Mailer is fierce, courageous, and reckless and nearly everything he writes has sections of headlong brilliance, although the quality of his work has been uneven. Some of it has seemed paranoid or obsessive and obscure, partaking of a logic that was always writerly but simply did not play in daylight.
Often it went over the top. But after The Executioner’s Song it became impossible to deny his stature. In this book, he made all of us, regardless of class or origin, see tragedy in the life and death of a murderous jack-Mormon thug from the gulches of the West. In Gary Gilmore, another road child, a product of brutal possibility and an utterly superfluous man, Mailer led us to recognize a son and brother.
We ought not to fault Oswald’s Tale for not being the second coming of The Executioner’s Song. All writers are hostage to the expectations their best work creates. This book is far less ambitious and relies in far greater measure on verbatim interviews and matters of record. It also serves a lesser subject. Gary Gilmore did seem to burn with a terrible flame. There was an intelligence and dark excellence about the man that made him even more frightening while it lifted his condition to the level of tragedy. If anyone ever represented the thing itself, unaccommodated man gone wild and turned killer, it was Gilmore, which is what attracted Mailer in the first place, and inspired him. Lee Harvey Oswald was no Gary Gilmore. He lacked the majesty and the uncompromising malice. Above all he lacked the style. This is an unfair and amoral assessment of two murderers, but it’s inescapably relevant when we consider a book. Intrigues and mysteries notwithstanding, Oswald was a lesser figure in dramatic terms.

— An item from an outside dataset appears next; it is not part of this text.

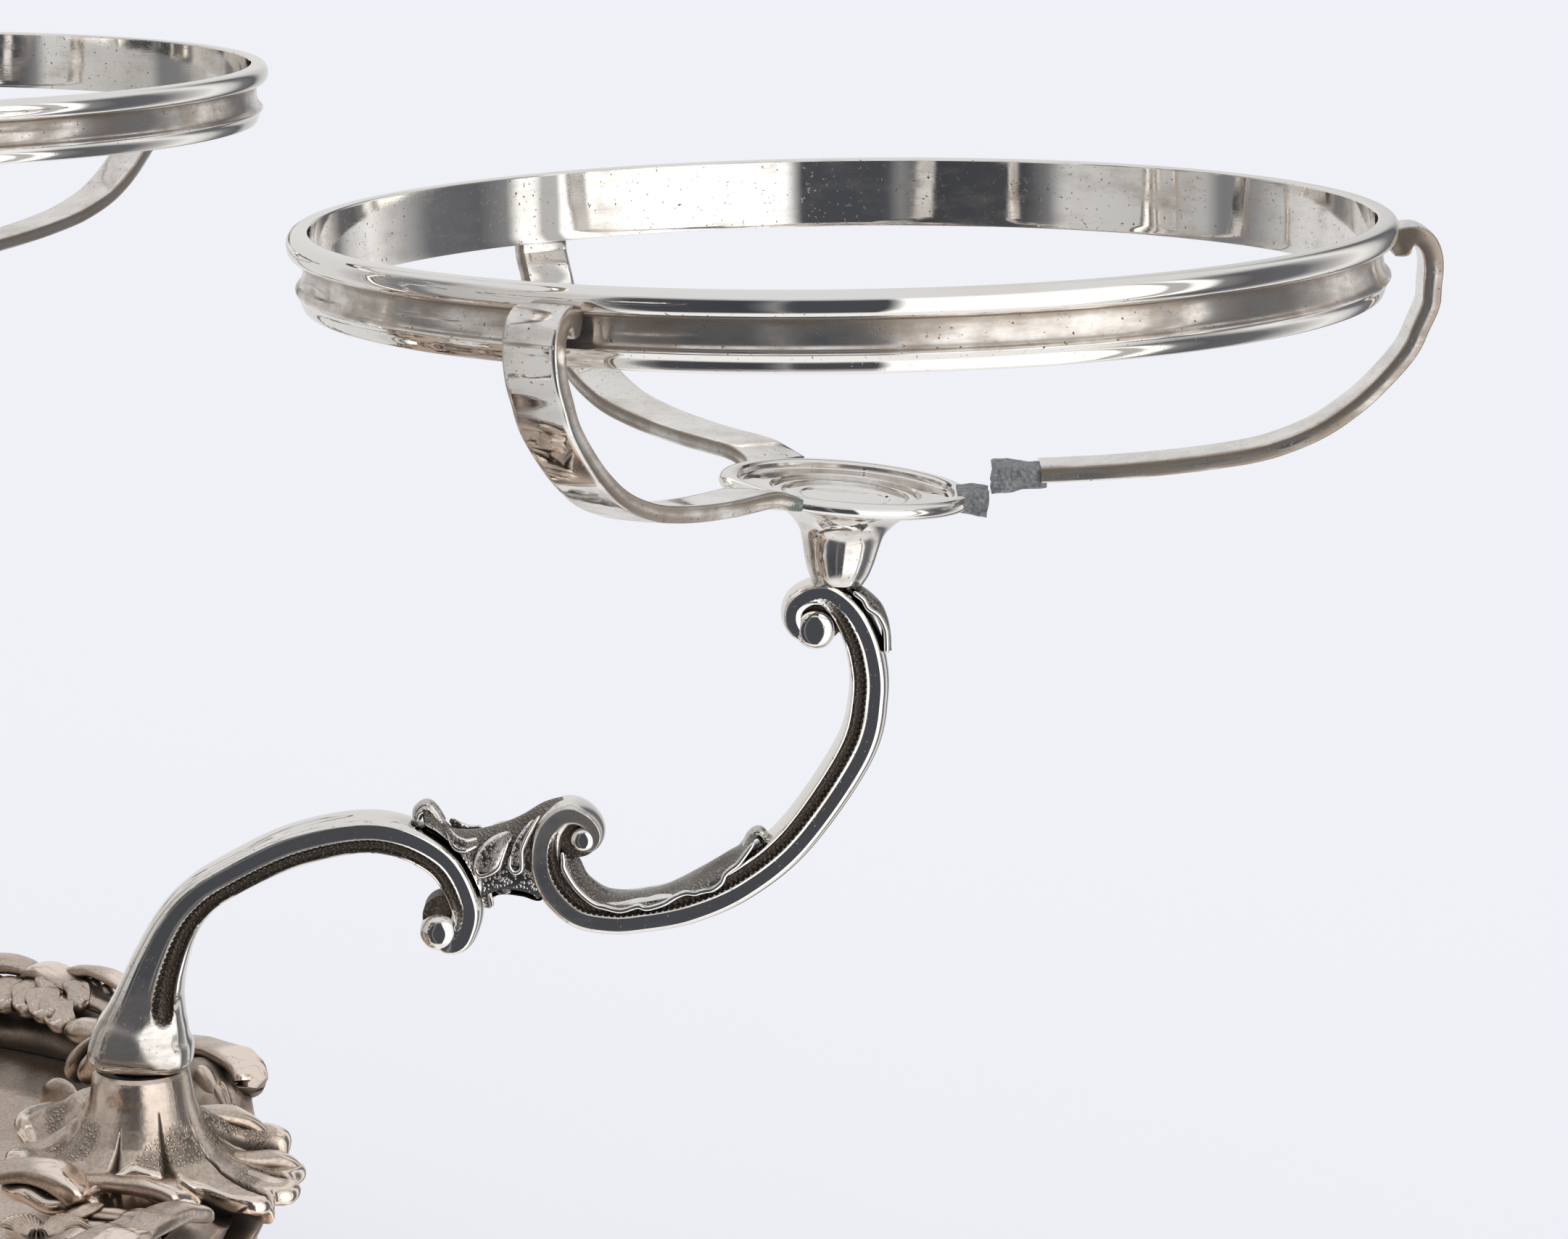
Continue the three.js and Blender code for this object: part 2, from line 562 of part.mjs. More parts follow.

Lee Harvey Oswald, as he appears in Oswald’s Tale, was a loser’s loser whose chance of fame would always be proportional to his willingness to self-destruct. He would never prove a lover or a hero; his options were only shades of villainy, something which he naturally failed to understand. In the Marine Corps, he was just another one of those mouthy sea lawyers full of pseudointellectual yammer about their far-out politics, one of the revolutionaries who would go to Russia when they got out. The difference between Oswald and the rest was that he actually went. And then, instead of skulking home when his money ran out, he insisted on staying, even to the point of making a superficial suicidal gesture when he was asked to leave. He was determined to achieve the status of “defector.” This was a man whose only gift was the wit to compound his mistakes exponentially. A man to turn a personal fuck-up into a national disaster and make his problems everybody’s.
Oswald’s Tale often shows Mailer at his best, which means that reading it has many rewards. Mailer and his associate Larry Schiller were able to obtain a large amount of KGB material, including tapes from the bugged apartment in Minsk where Oswald lived and where he began his life with Marina.